NewsLocal News

Actions

Trial starts next week over girls tackle football in Utah

Posted
and last updated

SALT LAKE CITY — A trial will begin next week in a lawsuit filed by several girls seeking to play tackle football in Utah.

Viral video star Sam Gordon and several other girls have sued the Jordan, Canyons and Granite school districts, as well as Utah High School Activities Association, alleging their Title IX rights were violated by the schools not allowing girls football teams. Title IX is the federal law that prohibits gender discrimination in education.

According to the docket from a Tuesday hearing, U.S. District Court Judge Howard Nielsen Jr. set a bench trial that starts Monday and is expected to wrap up by the end of this month. A bench trial is where a judge hears arguments and witnesses and renders a verdict, not a jury.

Gordon became known for her football skills when videos of her went viral. They showed her beating boys her age when she played against them. Gordon also appeared in an ad for the NFL during the Super Bowl.

"Plaintiffs will demonstrate that girls have been excluded from high school tackle football. The Defendants classify football as a boys’ sport, or at least did so until well after this lawsuit was filed, after which they began to drop the gender descriptor but otherwise changed nothing about how they offer the sport," Gordon's lawyers wrote in a brief filed with the federal court.

But the school districts argue that federal law doesn't cover what the girls want.
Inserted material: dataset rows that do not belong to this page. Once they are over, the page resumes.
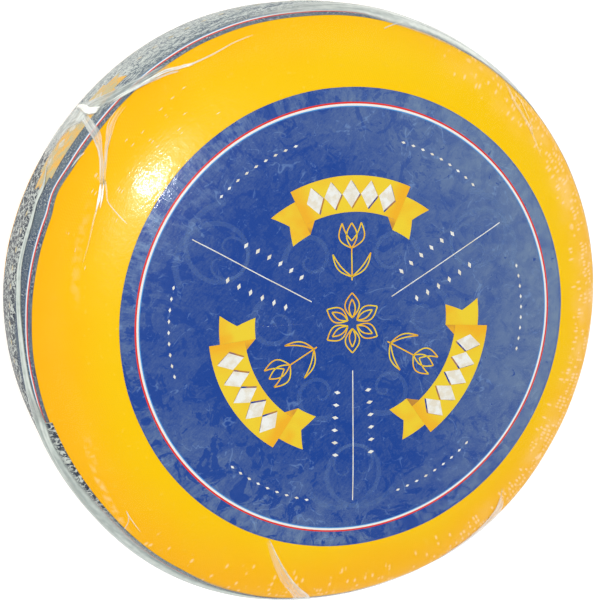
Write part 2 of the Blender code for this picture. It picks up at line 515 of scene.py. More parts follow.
def strewn(spread, share, small, large, dimensions="2D"):
    """Small spots in loose rows, one in each of a share of the cells of a grid."""
    spots = spread.node("ShaderNodeTexVoronoi", {"voronoi_dimensions": dimensions}, {
        "Vector": spread,
        "Scale": 1.0,
        "Randomness": 0.42,
    }, output="Distance")
    chance = Wire(spread.tree, spots.socket.node.outputs["Color"]).parts()[0]
    return (1 - spots.step(small, large)) * (share - chance).step(0.0, 0.08)


# %% [markdown]
# ## The outline in plain Python
#
# Labels, folds and worn places are given by their height in millimetres, but the side rule
# takes a turn. So the same outline is written once more for Python's own numbers, with a
# way to find the turn at a height, and a way to run a smooth line through a few places.

# %% The outline
def on_circle(radius, degrees):
    """A flat point at a radius and an angle from +X."""
    angle = degrees * DEGREE
    return Vector((radius * math.cos(angle), radius * math.sin(angle), 0.0))


def outline(turn):
    """The radius, and the height above mid height, at a turn in degrees."""
    across = math.cos(turn * DEGREE)
    up = math.sin(turn * DEGREE)
    reach = (abs(across) ** ROUNDNESS + abs(up) ** ROUNDNESS) ** (-1 / ROUNDNESS)
    return Vector((RADIUS * across * reach, HALF_HEIGHT * up * reach))


def turn_at(height):
    """The turn at a height above mid height."""
    up = height / HALF_HEIGHT
    across = (1 - abs(up) ** ROUNDNESS) ** (1 / ROUNDNESS)
    return math.atan2(up, across) / DEGREE


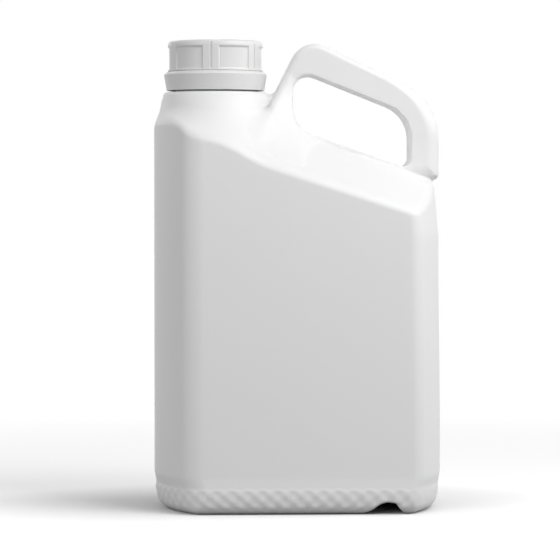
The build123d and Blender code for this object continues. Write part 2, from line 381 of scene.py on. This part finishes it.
def post_root(x, y, z):
    """Distance from the front post's root. Its half depth grows downwards along an arc, from
    the post's own to the roof's, and fades to the post's own at the right. The levels of the
    arc lie on planes that tilt from the post's shoulder to the roof, so the turn along the arc
    is found by repeating the sum a few times."""
    turn = ROOT_TURN / 2
    for repeat in range(ROOT_ROUNDS):
        slope = ROOT_TOP_SLOPE + (ROOT_FOOT_SLOPE - ROOT_TOP_SLOPE) * turn / ROOT_TURN
        fallen = (ROOT_TOP - (z - CREST) - x * np.tan(slope)) / ROOT_RADIUS
        turn = np.arcsin(np.clip(fallen, 0, math.sin(ROOT_TURN)))
    spread = ROOT_RADIUS * (1 - np.cos(turn)) * (1 - along(x, ROOT_FADE))
    side = (np.abs(y) - HANDLE_HALF_DEPTH + ROOT_INSET - spread) * np.cos(turn)
    top = (z + x - CREST - ROOT_TOP - ROOT_TOP_MARGIN) * math.sqrt(0.5)
    front = line_distance(x, z, POST_FOOT, TOP_CORNER)
    under = CREST - HANDLE_ROOT - CREST_FALL * x - z - ROOT_DEPTH
    ends = np.maximum(np.maximum(top, under), x - sum(ROOT_FADE) - ROOT_RIGHT_MARGIN)
    return np.maximum(rounded_max(side, front, OUTER_RIM), ends)


def recess(x, z):
    """Distance from the finger recess under the base: a flat top between two slopes."""
    left = (z - RECESS_LEFT_SLOPE * (x - RECESS_LEFT)) / math.hypot(1, RECESS_LEFT_SLOPE)
    right = (z + RECESS_RIGHT_SLOPE * (x - RECESS_RIGHT)) / math.hypot(1, RECESS_RIGHT_SLOPE)
    arch = rounded_max(left, z - RECESS_HEIGHT, RECESS_ROUNDING)
    return rounded_max(arch, right, RECESS_ROUNDING)


def skin(x, y, z):
    """Distance from the bottle's blown form without its bumps: the roof and the cone joined,
    cut by the walls and the floor, joined to the handle and its root, and pierced."""
    shoulder = rounded_min(roof(x, y, z), neck_cone(x, y, z), CONE_BLEND)
    side = walls(x, y, z)
    form = rounded_max(side, shoulder, edge_softness(EDGE_RADIUS, EDGE_TURN))
    form = rounded_max(form, -z, FOOT_RADIUS)
    raised = rounded_max(side + FOOT_WIDTH, z - BOTTOM_RISE, BOTTOM_SOFTNESS)
    form = rounded_max(form, -raised, FOOT_INNER_RADIUS)
    form = rounded_max(form, -recess(x, z), RECESS_RIM)
    root = np.maximum(post_root(x, y, z), side)
    handle = np.minimum(handle_loop(x, y, z), root)
    valley = (1 - along(x, VALLEY_X)) * along(np.abs(y), VALLEY_Y)
    valley = valley * ease((VALLEY_TOP - z) / VALLEY_TOP_FADE)
    valley = valley * along(z, VALLEY_Z)
    foot = (1 - along(z, ROOT_FOOT_Z)) * (1 - along(x, ROOT_FOOT_X))
    form = rounded_min(form, handle, HANDLE_FILLET - ROOT_FOOT_THIN * foot + VALLEY_FILL * valley)
    inward = ease((x - HOLE_LEFT - HOLE_RIM_MARGIN) / HOLE_RIM_FADE)
    rim = HOLE_RIM_LEFT + (HOLE_RIM - HOLE_RIM_LEFT) * inward
    return rounded_max(form, -hole(x, z), rim)


def outer_skin(x, y, z):
    """The outside of the bottle: its form, the bumps on its base and the seam of the mould."""
    seam = SEAM_RISE * np.exp(-(y / SEAM_WIDTH) ** 2) * along(z, SEAM_START)
    near_seat = ease((z - SEAT + SEAM_END_MARGIN) / SEAM_END_FADE) * (x < SADDLE_LEFT + SEAM_NECK_REACH)
    seam = seam * (1 - near_seat)
    return skin(x, y, z) - base_bumps(x, y, z) - seam


def inner_skin(x, y, z):
    """The inside of the bottle, one wall thickness in from the outside."""
    return skin(x, y, z) + WALL


def graded(low, high, step, *bands):
    """Grid places from low to high, even but for bands of (from, to, finer step)."""
    places = [low]
    while places[-1] < high:
        finer = [size for start, end, size in bands if start <= places[-1] + 1e-6 < end]
        places.append(places[-1] + min([step] + finer))
    return np.array(places)


def level_surface(field, axes):
    """Surface nets: each grid cell that the surface passes through gets one point, the mean of
    the crossings on its edges, and each crossed grid edge gives one face through its four cells."""
    xs, ys, zs = axes
    values = field(xs[:, None, None], ys[None, :, None], zs[None, None, :])
    cells = tuple(count - 1 for count in values.shape)
    total, count = np.zeros(cells + (3,)), np.zeros(cells)
    crossings = []
    for axis in range(3):
        low = np.take(values, range(values.shape[axis] - 1), axis)
        high = np.take(values, range(1, values.shape[axis]), axis)
        place = np.argwhere((low < 0) != (high < 0))
        at_low, at_high = low[tuple(place.T)], high[tuple(place.T)]
        share = at_low / (at_low - at_high)
        spot = np.stack([axes[k][place[:, k]] for k in range(3)], 1)
        reach = axes[axis][place[:, axis] + 1] - axes[axis][place[:, axis]]
        spot[:, axis] += share * reach
        second, third = (axis + 1) % 3, (axis + 2) % 3
        for back_second, back_third in ((1, 1), (0, 1), (0, 0), (1, 0)):
            cell = place.copy()
            cell[:, second] -= back_second
            cell[:, third] -= back_third
            within = np.all((cell >= 0) & (cell < cells), 1)
            np.add.at(total, tuple(cell[within].T), spot[within])
            np.add.at(count, tuple(cell[within].T), 1)
        crossings.append((place, at_low < 0, second, third))
    used = count > 0
    number = np.full(cells, -1)
    number[used] = np.arange(used.sum())
    points = total[used] / count[used][:, None]
    faces = []
    for place, leaves, second, third in crossings:
        corners = []
        for back_second, back_third in ((1, 1), (0, 1), (0, 0), (1, 0)):
            cell = place.copy()
            cell[:, second] -= back_second
            cell[:, third] -= back_third
            corners.append(number[tuple(cell.T)])
        quads = np.stack(corners, 1)
        quads[~leaves] = quads[~leaves][:, ::-1]
        faces.append(quads)
    return points, np.concatenate(faces)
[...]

"The defendants recognize the passion the young women named plaintiffs display in their love of football and their sincere desire to play high school football on an all-girls team. They are well-spoken, intelligent, and athletic. No one should be confused. The defendants’ opposition in this case does not challenge that passion or the sport of girls tackle football," attorneys for the USHAA and Utah Attorney General's Office (representing the districts) wrote. "Rather, the argument before the Court is whether federal law requires the defendants to fund, supervise, and sanction girls tackle football ahead of and in the place of another sport in which girls have demonstrated an interest or at all. It does not."